Com a empresa a alegar que apenas vende o spyware para agências governamentais de aplicação da lei e serviços de informações, as evidências reveladas pela Amnistia Internacional indicam que o governo marroquino permaneceu um cliente ativo do NSO Group. Além disso, continuou a usar a tecnologia para rastrear, intimidar e silenciar ativistas, jornalistas e críticos.

Quando a Amnistia Internacional partilhou as últimas conclusões com o NSO Group, a empresa não confirmou ou negou se as autoridades marroquinas usam as suas tecnologias e declarou que iria analisar as informações enviadas.

“O NSO Group tem perguntas muito sérias a responder sobre as ações que foram tomadas quando confrontados com provas de que a sua tecnologia foi usada para cometer violações de direitos humanos em Marrocos.
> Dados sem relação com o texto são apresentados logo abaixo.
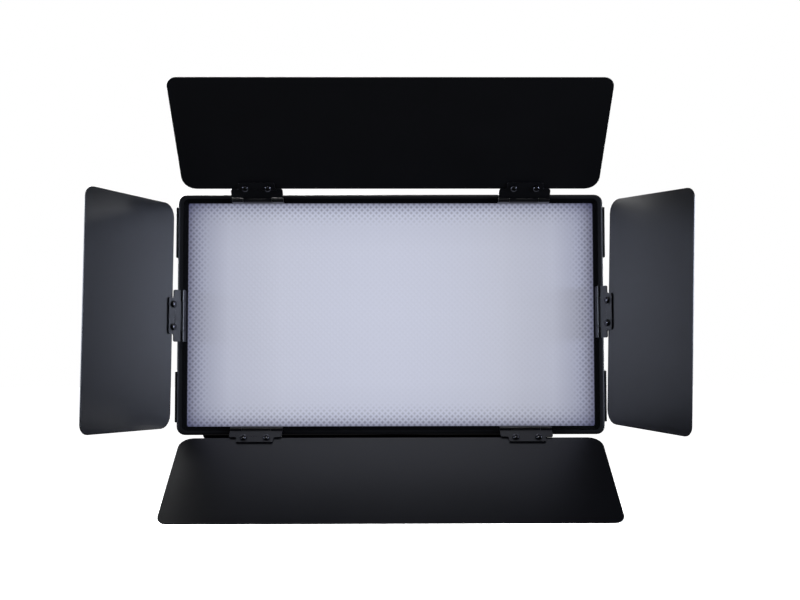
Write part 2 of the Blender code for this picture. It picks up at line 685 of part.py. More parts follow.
def door_leaf_mesh():
    """The moving leaf: the middle knuckle, shoulders as long as the hinge, and a narrower tab."""
    half, tab, neck = HINGE_LENGTH / 2, TAB_WIDTH / 2, MIDDLE_KNUCKLE / 2 - GAP / 2
    r = LEAF_CORNER
    right = [(neck, 0), (neck, LEAF_START), (half, LEAF_START)]
    right += arc((half - r, LEAF_SHOULDER - r), r, 0, 90, CORNER_STEPS)
    right += arc((tab + r, LEAF_SHOULDER + r), r, 270, 180, CORNER_STEPS)
    right += arc((tab - r, LEAF_REACH - r), r, 0, 90, CORNER_STEPS)
    left = [(-x, y) for x, y in reversed(right)]
    plate = prism_mesh("door_leaf", right + left, LEAF_BACK, LEAF_FACE)
    knuckle = bar_mesh(BARREL_RADIUS, -MIDDLE_KNUCKLE / 2, MIDDLE_KNUCKLE / 2)
    holes = [bar_mesh(BARREL_BORE, -HINGE_LENGTH, HINGE_LENGTH)]
    for x in (-SCREW_SPREAD, SCREW_SPREAD):
        outline = circle(SCREW_SHANK + SCREW_PLAY, SMALL_STEPS, (x, SCREW_REACH))
        holes.append(prism_mesh("hole", outline, 2 * LEAF_BACK, -2 * LEAF_BACK))
    return shaped(plate, ("UNION", knuckle), ("DIFFERENCE", merged_mesh("holes", holes)))


def screw_mesh():
    """A pan-head screw; z = 0 is the leaf's beam side."""
    tail = -LEAF_THICKNESS - GAP - DOOR_THICKNESS - SCREW_TAIL
    head = SCREW_HEAD_HEIGHT + GAP
    loops = [
        (circle(SCREW_SHANK - GAP, SMALL_STEPS), tail),
        (circle(SCREW_SHANK, SMALL_STEPS), tail + GAP),
        (circle(SCREW_SHANK, SMALL_STEPS), GAP),
        (circle(SCREW_HEAD, SMALL_STEPS), GAP),
        (circle(SCREW_HEAD, SMALL_STEPS), head / 2),
        (circle(SCREW_HEAD * 0.8, SMALL_STEPS), head * 0.87),
        (circle(SCREW_HEAD * 0.4, SMALL_STEPS), head),
    ]
    return loops_mesh("screw", loops)


def pin_mesh():
    half = HINGE_LENGTH / 2
    loops = [
        (circle(PIN_RADIUS - GAP, SMALL_STEPS), -half),
        (circle(PIN_RADIUS, SMALL_STEPS), -half + GAP),
        (circle(PIN_RADIUS, SMALL_STEPS), half - GAP),
        (circle(PIN_RADIUS - GAP, SMALL_STEPS), half),
    ]
    return along_x(loops_mesh("pin", loops))


def door_mesh(name, width, edge, alongs, sag):
    """A sheet with rounded corners and a pair of clearance holes at each hinge leaf."""
    middle = edge + DOOR_DEPTH / 2
    sheet = rounded(width, DOOR_DEPTH, DOOR_NEAR_RADIUS, DOOR_FAR_RADIUS, centre=(0, middle))
    back = LEAF_BACK - GAP - DOOR_THICKNESS
    mesh = prism_mesh(name, sheet, back, back + DOOR_THICKNESS)
    if sag:
        swing = Matrix.Translation((alongs[0], SCREW_REACH, 0)) @ Matrix.Rotation(sag, 4, "Z")
        mesh.transform(swing @ Matrix.Translation((0, -SCREW_REACH, 0)))
    holes = []
    for x in [along + side * SCREW_SPREAD for along in alongs for side in (-1, 1)]:
        outline = circle(SCREW_SHANK + SHEET_HOLE_PLAY, SMALL_STEPS, (x, SCREW_REACH))
        holes.append(prism_mesh("hole", outline, 2 * back, 0))
    return shaped(mesh, ("DIFFERENCE", merged_mesh("holes", holes)))


def doors(panel):
    frame_leaf, door_leaf, screw, pin = frame_leaf_mesh(), door_leaf_mesh(), screw_mesh(), pin_mesh()
    plans = {
        "top": (LONG_DOOR_WIDTH, LONG_DOOR_EDGE, TOP_DOOR_ANGLE, 0),
        "bottom": (LONG_DOOR_WIDTH, LONG_DOOR_EDGE, BOTTOM_DOOR_ANGLE, 0),
        "left": (SIDE_DOOR_WIDTH, SIDE_DOOR_EDGE, LEFT_DOOR_ANGLE, LEFT_DOOR_SAG),
        "right": (SIDE_DOOR_WIDTH, SIDE_DOOR_EDGE, RIGHT_DOOR_ANGLE, RIGHT_DOOR_SAG),
    }
    for side, (width, edge, angle, sag) in plans.items():
        place = hinge_place(side)
        alongs = hinges_along(side)
        fixed = empty(side + "_hinge_line", place.translation, place.to_3x3(), panel)
        swung = (place @ Matrix.Rotation(angle, 4, "X")).to_3x3()
        moving = empty(side + "_door_pivot", place.translation, swung, panel)
        sheet = door_mesh(side + "_door", width, edge, alongs, sag)
        piece(side + "_door", sheet, SHEET_BLACK, moving)
        for number, along in enumerate(alongs, 1):
            tag = f"{side}_{number}" if len(alongs) > 1 else side
            piece(tag + "_frame_leaf", frame_leaf, MATT_BLACK, fixed, (along, 0, 0))
            piece(tag + "_door_leaf", door_leaf, MATT_BLACK, moving, (along, 0, 0))
            piece(tag + "_hinge_pin", pin, DARK_STEEL, fixed, (along, 0, 0))
            for end, x in (("a", along - SCREW_SPREAD), ("b", along + SCREW_SPREAD)):
                piece(f"{tag}_screw_{end}", screw, DARK_STEEL, moving, (x, SCREW_REACH, LEAF_FACE))


def side_clips(panel):
    """Slotted spring strips that hold the door frame on the housing's sides."""
    middle = (-CLIP_START - CLIP_DEPTH / 2, 0)
    plate = rounded(CLIP_DEPTH, CLIP_LENGTH, CLIP_RADIUS, centre=middle)
    slot = rounded(CLIP_SLOT, CLIP_SLOT_LENGTH, CLIP_SLOT / 2 - GAP, centre=middle)
    cut = prism_mesh("slot", slot, -CLIP_THICKNESS, 2 * CLIP_THICKNESS)
    mesh = shaped(prism_mesh("side_clip", plate, 0, CLIP_THICKNESS), ("DIFFERENCE", cut))
    # The plate's x is the panel's z, its thickness points out of the panel's right side.
    mesh.transform(Matrix(((0, 0, 1, 0), (0, 1, 0, 0), (1, 0, 0, 0), (0, 0, 0, 1))))
    to_mesh_outward(mesh)
    edge = FRAME_WIDTH / 2 + GAP
    for side, x in (("right", edge), ("left", -edge - CLIP_THICKNESS)):
        for level, y in (("upper", CLIP_RISE), ("lower", -CLIP_RISE)):
            piece(f"{side}_{level}_clip", mesh, DARK_STEEL, panel, (x, y, 0))


def to_mesh_outward(mesh):
    bm = bmesh.new()
    bm.from_mesh(mesh)
    bmesh.ops.recalc_face_normals(bm, faces=bm.faces)
    bm.to_mesh(mesh)
    bm.free()


# ---- stand receiver and tilt ---------------------------------------------------------


def stand_receiver():
    outer, bore = RECEIVER_RADIUS, SOCKET_RADIUS
    loops = [
        (circle(bore), SOCKET_DEPTH),
        (circle(bore), SOCKET_CHAMFER),
        (circle(bore + SOCKET_CHAMFER), 0),
        (circle(outer - SOCKET_CHAMFER), 0),
        (circle(outer), SOCKET_CHAMFER),
        (circle(outer), RECEIVER_HEIGHT - SOCKET_CHAMFER),
        (circle(outer - SOCKET_CHAMFER), RECEIVER_HEIGHT),
    ]
    body = loops_mesh("stand_receiver", loops)
    root, half = RECEIVER_HEIGHT - SOCKET_CHAMFER, TONGUE_WIDTH / 2
    tongue = ear_mesh(TONGUE_RADIUS, root, -half, half)
    cross = bar_mesh(BOLT_RADIUS + BOLT_PLAY, -FOOT_WIDTH, FOOT_WIDTH)
    cross.transform(Matrix.Translation((0, 0, TILT_AXIS_HEIGHT)))
    clamp = bar_mesh(BOLT_RADIUS + BOLT_PLAY, 0, FOOT_WIDTH)
    clamp.transform(Matrix.Translation((0, 0, CLAMP_HEIGHT)))
    holes = merged_mesh("holes", [cross, clamp])
    piece("stand_receiver", shaped(body, ("UNION", tongue), ("DIFFERENCE", holes)), MATT_BLACK)


def ear_mesh(radius, root, x_low, x_high):
    """A round-ended ear about the tilt axis, with its root at a height above or below it."""
    if root < TILT_AXIS_HEIGHT:
        outline = arc((0, TILT_AXIS_HEIGHT), radius, 0, 180, 2 * CORNER_STEPS)
    else:
        outline = arc((0, TILT_AXIS_HEIGHT), radius, 180, 360, 2 * CORNER_STEPS)
    side = outline[-1][0]
    outline += [(side, root), (-side, root)]
    mesh = prism_mesh("ear", outline, x_low, x_high)
    # The outline's (x, y) becomes world (y, z), and its thickness runs along x.
    mesh.transform(Matrix(((0, 0, 1, 0), (1, 0, 0, 0), (0, 1, 0, 0), (0, 0, 0, 1))))
    return mesh


def tilt_bracket():
    """The fork that hangs under the power case."""
    top = TILT_AXIS_HEIGHT + AXIS_TO_CASE - GAP
    foot = rounded(FOOT_WIDTH, FOOT_DEPTH, CHEEK_THICKNESS)
    base = prism_mesh("tilt_bracket", foot, top - FOOT_THICKNESS, top)
    inner = TONGUE_WIDTH / 2 + GAP
    root = top - FOOT_THICKNESS / 2
    left = ear_mesh(CHEEK_RADIUS, root, -inner - CHEEK_THICKNESS, -inner)
    right = ear_mesh(CHEEK_RADIUS, root, inner, inner + CHEEK_THICKNESS)
    cross = bar_mesh(BOLT_RADIUS + BOLT_PLAY, -FOOT_WIDTH, FOOT_WIDTH)
    cross.transform(Matrix.Translation((0, 0, TILT_AXIS_HEIGHT)))
    steps = [("UNION", merged_mesh("cheeks", [left, right])), ("DIFFERENCE", cross)]
    piece("tilt_bracket", shaped(base, *steps), MATT_BLACK)


def tilt_bolt():
    outside = TONGUE_WIDTH / 2 + GAP + CHEEK_THICKNESS + GAP
    end = outside + TILT_KNOB_BORE - 2 * GAP
    loops = [
        (hexagon(BOLT_HEAD_RADIUS), -outside - BOLT_HEAD_HEIGHT),
        (hexagon(BOLT_HEAD_RADIUS), -outside),
        (circle(BOLT_RADIUS, SMALL_STEPS), -outside),
        (circle(BOLT_RADIUS, SMALL_STEPS), end),
    ]
    bolt = along_x(loops_mesh("tilt_bolt", loops))
    piece("tilt_bolt", bolt, DARK_STEEL, location=(0, 0, TILT_AXIS_HEIGHT))

    knob = grip_mesh("tilt_knob", TILT_KNOB_RADIUS, TILT_KNOB_LENGTH, TILT_KNOB_BORE)
    piece("tilt_knob", knob, PLASTIC_BLACK, location=(outside, 0, TILT_AXIS_HEIGHT))


def grip_mesh(name, radius, length, bore):
    """A round grip along +x from its own origin, with a blind bore for its screw."""
    hole = BOLT_RADIUS + BOLT_PLAY
    loops = [
        (circle(hole), bore),
        (circle(hole), 0),
        (circle(radius * 0.7), 0),
        (circle(radius), length * 0.25),
        (circle(radius), length - 4 * GAP),
        (circle(radius - 4 * GAP), length),
    ]
    return along_x(loops_mesh(name, loops))


def receiver_clamp():
    start = SOCKET_RADIUS + GAP
    knob_start = RECEIVER_RADIUS + CLAMP_NECK
    bore = CLAMP_KNOB_LENGTH * 0.7
    screw = bar_mesh(BOLT_RADIUS, start, knob_start + bore - GAP, SMALL_STEPS)
    screw.name = "clamp_screw"
    piece("clamp_screw", screw, DARK_STEEL, location=(0, 0, CLAMP_HEIGHT))
    knob = grip_mesh("clamp_knob", CLAMP_KNOB_RADIUS, CLAMP_KNOB_LENGTH, bore)
    piece("clamp_knob", knob, PLASTIC_BLACK, location=(knob_start, 0, CLAMP_HEIGHT))


def build():
    clear_scene()
    stand_receiver()
    receiver_clamp()
    tilt_bracket()
    tilt_bolt()
    upright = Matrix.Rotation(math.radians(90), 3, "X")
    panel = empty("panel", Vector((0, -PANEL_FORWARD, PANEL_HEIGHT)), upright)
    place = controls_matrix()
    controls = empty("controls", place.translation, place.to_3x3(), panel)
    front_frame(panel)
    light_engine(panel)
    rear_housing(panel)
    power_case(panel)
    driver_board(panel)
    control_panel(controls)
    controls_pieces(controls)
    power_switch(controls)
    power_socket(controls)
    doors(panel)
    side_clips(panel)


build()
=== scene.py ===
# LED panel light with four barn doors: the looks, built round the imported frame.
# Metres, +Z up; the light shines along -Y and rests level on its stand receiver.

import json
import math

import bmesh
import bpy
from mathutils import Matrix, Vector


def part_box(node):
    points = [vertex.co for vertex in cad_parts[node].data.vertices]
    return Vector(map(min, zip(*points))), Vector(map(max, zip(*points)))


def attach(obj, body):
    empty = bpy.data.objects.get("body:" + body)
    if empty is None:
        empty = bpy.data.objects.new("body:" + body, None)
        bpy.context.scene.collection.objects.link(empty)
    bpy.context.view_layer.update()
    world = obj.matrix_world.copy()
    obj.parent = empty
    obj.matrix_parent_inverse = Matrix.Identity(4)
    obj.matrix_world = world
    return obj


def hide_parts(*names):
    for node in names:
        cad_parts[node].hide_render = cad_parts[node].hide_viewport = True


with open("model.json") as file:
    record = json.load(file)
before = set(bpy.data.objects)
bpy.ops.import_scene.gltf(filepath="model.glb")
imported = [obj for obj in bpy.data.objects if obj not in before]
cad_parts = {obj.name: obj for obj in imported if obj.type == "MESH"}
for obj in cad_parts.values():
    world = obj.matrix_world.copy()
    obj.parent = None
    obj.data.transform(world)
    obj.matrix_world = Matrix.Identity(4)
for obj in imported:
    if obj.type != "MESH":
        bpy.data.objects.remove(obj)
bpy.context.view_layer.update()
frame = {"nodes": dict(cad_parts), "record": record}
nodes = frame["nodes"]
bodies = frame["record"]["behaviour"]["bodies"]
bodyOf = {name: body for body, names in bodies.items() for name in names}
scene = bpy.context.scene
mm = 0.001
panelLow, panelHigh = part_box("front_frame")
panelMiddle = (panelLow + panelHigh) / 2


# turns an sRGB hex value into the linear colour that a shader takes
def colour(code):
    parts = [int(code[i:i + 2], 16) / 255 for i in (1, 3, 5)]
    return (*[c / 12.92 if c < 0.04045 else ((c + 0.055) / 1.055) ** 2.4 for c in parts], 1.0)


# adds one node; inputs are values or the sockets to link, settings are the node's own properties
def addNode(material, kind, inputs=None, **settings):
    tree = material.node_tree
    node = tree.nodes.new("ShaderNode" + kind)
    for name, value in settings.items():
        setattr(node, name, value)
    for name, value in (inputs or {}).items():
        if isinstance(value, bpy.types.NodeSocket):
            tree.links.new(value, node.inputs[name])
        else:
            node.inputs[name].default_value = value
    return node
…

Por que não rescindiu o contrato com as autoridades marroquinas? Submeter jornalistas e ativistas a intimidação por meio de vigilância digital invasiva é uma violação dos seus direitos à privacidade e liberdade de expressão”, explica Danna Ingleton.

O NSO Group afirma que realiza uma rigorosa análise para identificar problemas com direitos humanos antes de vender os seus produtos, mas essas alegações não são acompanhadas de detalhes e, considerando o número de ataques contra membros da sociedade civil, parecem ter sido ineficazes em vários casos.

Padrão de abusos

A Amnistia Internacional e outras entidades têm documentado um padrão de uso do Pegasus do NSO Group contra a sociedade civil. O spyware foi utilizado em ataques contra: jornalistas e deputados no México; os ativistas sauditas Omar Abdulaziz, Yahya Assiri e Ghanem Al-Masarir; Ahmed Mansoor, premiado ativista de direitos humanos dos Emirados Árabes Unidos; um membro da equipa da Amnistia Internacional; e alegadamente, há ligações com a morte do dissidente saudita Jamal Khashoggi.

Sob os Princípios Orientadores da ONU para Empresas e Direitos Humanos, o NSO Group e o seu principal investidor, a empresa de capitais privados do Reino Unido Novalpina Capital, têm uma obrigação clara de tomar medidas urgentes para garantir que não causam ou contribuem para violações de direitos humanos no mundo.

Caso em tribunal

Atualmente, a Amnistia Internacional está a apoiar um caso na justiça de Israel que procura forçar o Ministério da Defesa do país a revogar a licença de exportação do NSO Group. O julgamento é esperado em breve.

O Facebook também processou o NSO Group em tribunais na Califórnia, depois de a empresa de spyware ter explorado uma vulnerabilidade no WhatsApp para atingir pelo menos 100 defensores de direitos humanos.

“As batalhas judiciais contra o NSO Group continuam porque a empresa se recusa a aceitar a responsabilidade pelo seu papel em violações de direitos humanos. As novas provas são o último sinal de alerta sobre o motivo pelo qual o NSO Group deve ser impedido de vender as suas tecnologias de vigilância, inclusivamente para combater a pandemia de COVID-19 ”, alerta Danna Ingleton.